YOUR INSTRUCTIONS
For this exercise, write out exactly, and only, the lines running from the line that contains "imported = [obj" through the line that contains "obj.data.transform(world)".

GIVEN MATERIAL
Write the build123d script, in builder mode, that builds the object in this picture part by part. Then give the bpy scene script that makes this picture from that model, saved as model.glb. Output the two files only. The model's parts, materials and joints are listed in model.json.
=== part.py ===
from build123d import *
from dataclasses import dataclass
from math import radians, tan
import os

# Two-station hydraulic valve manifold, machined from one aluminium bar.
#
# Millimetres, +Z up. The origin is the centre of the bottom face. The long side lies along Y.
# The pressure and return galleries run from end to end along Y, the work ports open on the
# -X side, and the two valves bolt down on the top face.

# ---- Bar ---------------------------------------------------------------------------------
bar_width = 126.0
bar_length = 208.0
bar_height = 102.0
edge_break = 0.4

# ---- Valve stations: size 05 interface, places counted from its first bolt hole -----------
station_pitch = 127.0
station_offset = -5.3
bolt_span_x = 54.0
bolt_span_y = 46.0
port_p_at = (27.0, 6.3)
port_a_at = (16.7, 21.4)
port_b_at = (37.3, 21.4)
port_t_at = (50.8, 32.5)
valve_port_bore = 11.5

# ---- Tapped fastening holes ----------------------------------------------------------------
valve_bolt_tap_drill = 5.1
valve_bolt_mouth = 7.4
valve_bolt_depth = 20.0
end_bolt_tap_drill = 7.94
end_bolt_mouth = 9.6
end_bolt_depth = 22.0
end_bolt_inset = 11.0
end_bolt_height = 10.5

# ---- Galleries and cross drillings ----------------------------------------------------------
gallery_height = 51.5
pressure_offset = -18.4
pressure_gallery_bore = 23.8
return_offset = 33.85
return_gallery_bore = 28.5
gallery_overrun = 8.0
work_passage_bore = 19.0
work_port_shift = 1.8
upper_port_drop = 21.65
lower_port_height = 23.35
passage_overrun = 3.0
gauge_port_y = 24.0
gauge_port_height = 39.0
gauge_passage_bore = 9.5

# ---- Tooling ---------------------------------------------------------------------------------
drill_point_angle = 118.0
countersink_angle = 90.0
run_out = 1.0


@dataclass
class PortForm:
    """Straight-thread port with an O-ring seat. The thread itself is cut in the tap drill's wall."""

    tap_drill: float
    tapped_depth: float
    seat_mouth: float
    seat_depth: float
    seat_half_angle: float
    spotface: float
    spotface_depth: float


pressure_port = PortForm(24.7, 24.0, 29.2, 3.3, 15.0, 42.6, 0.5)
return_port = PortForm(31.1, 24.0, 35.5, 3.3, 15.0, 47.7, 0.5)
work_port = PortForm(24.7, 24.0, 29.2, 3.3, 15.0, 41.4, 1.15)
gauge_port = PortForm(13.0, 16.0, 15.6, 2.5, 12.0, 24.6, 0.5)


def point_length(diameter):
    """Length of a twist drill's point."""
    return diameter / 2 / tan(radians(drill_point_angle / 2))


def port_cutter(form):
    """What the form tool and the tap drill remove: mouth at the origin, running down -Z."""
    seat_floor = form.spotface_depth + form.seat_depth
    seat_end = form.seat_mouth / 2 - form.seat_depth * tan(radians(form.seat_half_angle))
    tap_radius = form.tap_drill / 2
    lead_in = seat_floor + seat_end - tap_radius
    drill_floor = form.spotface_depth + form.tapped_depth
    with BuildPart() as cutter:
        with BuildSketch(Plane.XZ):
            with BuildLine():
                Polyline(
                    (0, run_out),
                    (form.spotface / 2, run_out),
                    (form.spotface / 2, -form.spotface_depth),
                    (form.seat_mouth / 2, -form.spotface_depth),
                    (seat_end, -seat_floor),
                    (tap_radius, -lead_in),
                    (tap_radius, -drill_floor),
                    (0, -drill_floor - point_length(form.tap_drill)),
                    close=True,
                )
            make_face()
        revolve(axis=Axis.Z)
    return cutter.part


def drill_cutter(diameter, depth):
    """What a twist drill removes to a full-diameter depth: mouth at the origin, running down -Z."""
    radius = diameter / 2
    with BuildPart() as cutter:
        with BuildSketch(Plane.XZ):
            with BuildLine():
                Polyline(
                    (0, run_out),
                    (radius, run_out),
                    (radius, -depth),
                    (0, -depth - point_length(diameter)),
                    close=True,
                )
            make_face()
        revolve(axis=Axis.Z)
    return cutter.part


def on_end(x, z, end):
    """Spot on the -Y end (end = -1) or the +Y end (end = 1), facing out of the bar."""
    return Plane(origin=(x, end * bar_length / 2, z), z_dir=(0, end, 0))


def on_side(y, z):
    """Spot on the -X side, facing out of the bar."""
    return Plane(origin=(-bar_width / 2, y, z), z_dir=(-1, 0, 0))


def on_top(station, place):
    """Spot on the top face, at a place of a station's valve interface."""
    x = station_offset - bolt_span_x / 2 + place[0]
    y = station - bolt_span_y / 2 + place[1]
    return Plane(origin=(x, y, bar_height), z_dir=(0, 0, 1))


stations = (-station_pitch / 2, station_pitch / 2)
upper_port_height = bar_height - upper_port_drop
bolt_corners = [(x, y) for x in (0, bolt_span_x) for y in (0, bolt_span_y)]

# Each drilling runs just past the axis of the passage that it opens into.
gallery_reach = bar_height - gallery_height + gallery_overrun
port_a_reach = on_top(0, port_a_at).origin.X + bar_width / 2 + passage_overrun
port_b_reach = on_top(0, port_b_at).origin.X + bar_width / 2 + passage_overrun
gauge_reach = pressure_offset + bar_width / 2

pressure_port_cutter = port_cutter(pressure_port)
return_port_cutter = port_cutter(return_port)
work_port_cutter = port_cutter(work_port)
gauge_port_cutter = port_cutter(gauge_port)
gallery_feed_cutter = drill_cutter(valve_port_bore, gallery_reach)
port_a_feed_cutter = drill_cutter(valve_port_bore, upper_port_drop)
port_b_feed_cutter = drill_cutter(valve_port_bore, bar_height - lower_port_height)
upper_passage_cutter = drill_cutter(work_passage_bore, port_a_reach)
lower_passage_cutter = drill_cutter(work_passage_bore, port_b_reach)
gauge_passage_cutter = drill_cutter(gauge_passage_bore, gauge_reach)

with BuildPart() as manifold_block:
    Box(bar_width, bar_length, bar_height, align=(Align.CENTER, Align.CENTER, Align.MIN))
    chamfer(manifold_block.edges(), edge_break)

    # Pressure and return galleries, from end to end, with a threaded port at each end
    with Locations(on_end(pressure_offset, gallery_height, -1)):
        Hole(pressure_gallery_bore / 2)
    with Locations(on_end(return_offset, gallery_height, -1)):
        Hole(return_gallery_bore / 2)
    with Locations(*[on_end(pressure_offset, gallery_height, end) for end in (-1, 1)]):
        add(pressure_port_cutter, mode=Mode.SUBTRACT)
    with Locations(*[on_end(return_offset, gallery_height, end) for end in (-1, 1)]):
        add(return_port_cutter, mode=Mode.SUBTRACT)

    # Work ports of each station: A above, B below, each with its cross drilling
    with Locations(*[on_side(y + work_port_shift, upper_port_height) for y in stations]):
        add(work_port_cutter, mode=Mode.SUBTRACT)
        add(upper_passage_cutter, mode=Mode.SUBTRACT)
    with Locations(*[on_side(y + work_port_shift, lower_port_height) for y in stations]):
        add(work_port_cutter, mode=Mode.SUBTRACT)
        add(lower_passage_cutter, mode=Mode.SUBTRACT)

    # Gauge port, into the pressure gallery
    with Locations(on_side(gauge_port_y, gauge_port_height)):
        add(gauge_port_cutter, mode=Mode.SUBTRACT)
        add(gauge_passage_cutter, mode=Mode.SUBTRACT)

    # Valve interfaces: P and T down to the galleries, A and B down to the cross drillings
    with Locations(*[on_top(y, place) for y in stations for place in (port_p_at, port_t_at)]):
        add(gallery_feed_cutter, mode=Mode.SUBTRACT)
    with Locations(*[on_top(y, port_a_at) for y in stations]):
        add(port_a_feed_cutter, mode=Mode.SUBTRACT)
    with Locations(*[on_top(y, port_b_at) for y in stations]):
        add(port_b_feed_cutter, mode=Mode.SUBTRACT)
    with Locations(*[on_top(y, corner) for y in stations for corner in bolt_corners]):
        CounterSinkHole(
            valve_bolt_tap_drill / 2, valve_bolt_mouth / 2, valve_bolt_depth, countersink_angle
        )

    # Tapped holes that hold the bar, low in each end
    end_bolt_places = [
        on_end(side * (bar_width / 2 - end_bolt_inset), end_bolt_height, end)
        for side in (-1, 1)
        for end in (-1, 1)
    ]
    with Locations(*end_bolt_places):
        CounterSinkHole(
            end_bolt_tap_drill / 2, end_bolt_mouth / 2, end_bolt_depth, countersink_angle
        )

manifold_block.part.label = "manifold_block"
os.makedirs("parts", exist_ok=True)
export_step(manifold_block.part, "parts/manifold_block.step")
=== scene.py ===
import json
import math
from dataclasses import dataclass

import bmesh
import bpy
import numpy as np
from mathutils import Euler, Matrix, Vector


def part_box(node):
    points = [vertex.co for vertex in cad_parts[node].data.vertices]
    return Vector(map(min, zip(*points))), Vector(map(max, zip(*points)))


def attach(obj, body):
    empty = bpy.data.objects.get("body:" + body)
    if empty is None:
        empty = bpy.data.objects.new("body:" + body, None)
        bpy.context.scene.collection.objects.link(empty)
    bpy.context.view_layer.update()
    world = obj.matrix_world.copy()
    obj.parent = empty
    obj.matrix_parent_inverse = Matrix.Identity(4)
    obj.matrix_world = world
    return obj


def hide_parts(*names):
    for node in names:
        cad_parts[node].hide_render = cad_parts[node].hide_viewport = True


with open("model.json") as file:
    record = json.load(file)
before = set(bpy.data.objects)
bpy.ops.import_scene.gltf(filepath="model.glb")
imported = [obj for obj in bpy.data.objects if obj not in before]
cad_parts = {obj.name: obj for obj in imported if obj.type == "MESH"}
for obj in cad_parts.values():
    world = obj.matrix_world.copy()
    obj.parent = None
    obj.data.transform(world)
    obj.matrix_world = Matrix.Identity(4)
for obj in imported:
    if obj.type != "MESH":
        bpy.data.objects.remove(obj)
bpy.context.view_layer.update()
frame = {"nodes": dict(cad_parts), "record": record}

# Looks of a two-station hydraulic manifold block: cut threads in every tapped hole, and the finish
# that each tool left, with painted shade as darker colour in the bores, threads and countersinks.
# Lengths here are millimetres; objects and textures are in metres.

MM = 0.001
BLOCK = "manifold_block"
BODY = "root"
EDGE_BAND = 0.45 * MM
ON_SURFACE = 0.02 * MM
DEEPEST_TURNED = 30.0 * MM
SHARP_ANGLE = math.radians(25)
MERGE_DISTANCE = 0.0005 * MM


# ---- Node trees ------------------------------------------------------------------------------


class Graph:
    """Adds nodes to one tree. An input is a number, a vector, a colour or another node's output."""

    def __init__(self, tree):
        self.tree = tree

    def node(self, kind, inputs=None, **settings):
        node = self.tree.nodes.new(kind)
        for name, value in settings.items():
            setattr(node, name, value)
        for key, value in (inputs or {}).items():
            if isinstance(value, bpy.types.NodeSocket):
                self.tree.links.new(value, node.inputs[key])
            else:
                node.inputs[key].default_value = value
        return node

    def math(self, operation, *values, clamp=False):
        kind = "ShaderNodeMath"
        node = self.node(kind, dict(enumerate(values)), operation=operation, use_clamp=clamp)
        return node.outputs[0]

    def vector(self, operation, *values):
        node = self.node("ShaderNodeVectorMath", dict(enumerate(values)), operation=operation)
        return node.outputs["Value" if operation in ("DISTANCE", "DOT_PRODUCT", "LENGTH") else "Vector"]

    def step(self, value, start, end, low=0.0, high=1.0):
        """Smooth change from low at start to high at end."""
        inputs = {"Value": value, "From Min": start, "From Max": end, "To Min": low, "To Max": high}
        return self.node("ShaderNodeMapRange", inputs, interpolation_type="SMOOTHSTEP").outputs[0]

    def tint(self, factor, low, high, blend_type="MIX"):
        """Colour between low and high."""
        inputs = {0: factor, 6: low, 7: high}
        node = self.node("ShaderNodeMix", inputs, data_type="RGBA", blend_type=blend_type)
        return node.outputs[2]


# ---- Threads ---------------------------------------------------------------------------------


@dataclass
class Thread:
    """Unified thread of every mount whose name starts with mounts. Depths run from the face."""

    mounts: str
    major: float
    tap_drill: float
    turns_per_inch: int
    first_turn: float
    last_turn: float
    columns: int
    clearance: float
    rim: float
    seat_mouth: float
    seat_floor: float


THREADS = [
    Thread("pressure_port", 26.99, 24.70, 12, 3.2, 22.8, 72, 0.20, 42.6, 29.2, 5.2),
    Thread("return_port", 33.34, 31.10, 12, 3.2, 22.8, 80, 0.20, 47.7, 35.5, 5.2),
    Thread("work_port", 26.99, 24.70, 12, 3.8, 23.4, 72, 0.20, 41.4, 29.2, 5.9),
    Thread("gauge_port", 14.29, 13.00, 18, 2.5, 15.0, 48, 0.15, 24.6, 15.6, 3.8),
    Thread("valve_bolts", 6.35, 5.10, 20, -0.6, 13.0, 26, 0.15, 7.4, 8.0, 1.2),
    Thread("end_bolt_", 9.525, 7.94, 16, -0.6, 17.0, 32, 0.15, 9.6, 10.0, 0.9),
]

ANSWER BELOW
imported = [obj for obj in bpy.data.objects if obj not in before]
cad_parts = {obj.name: obj for obj in imported if obj.type == "MESH"}
for obj in cad_parts.values():
    world = obj.matrix_world.copy()
    obj.parent = None
    obj.data.transform(world)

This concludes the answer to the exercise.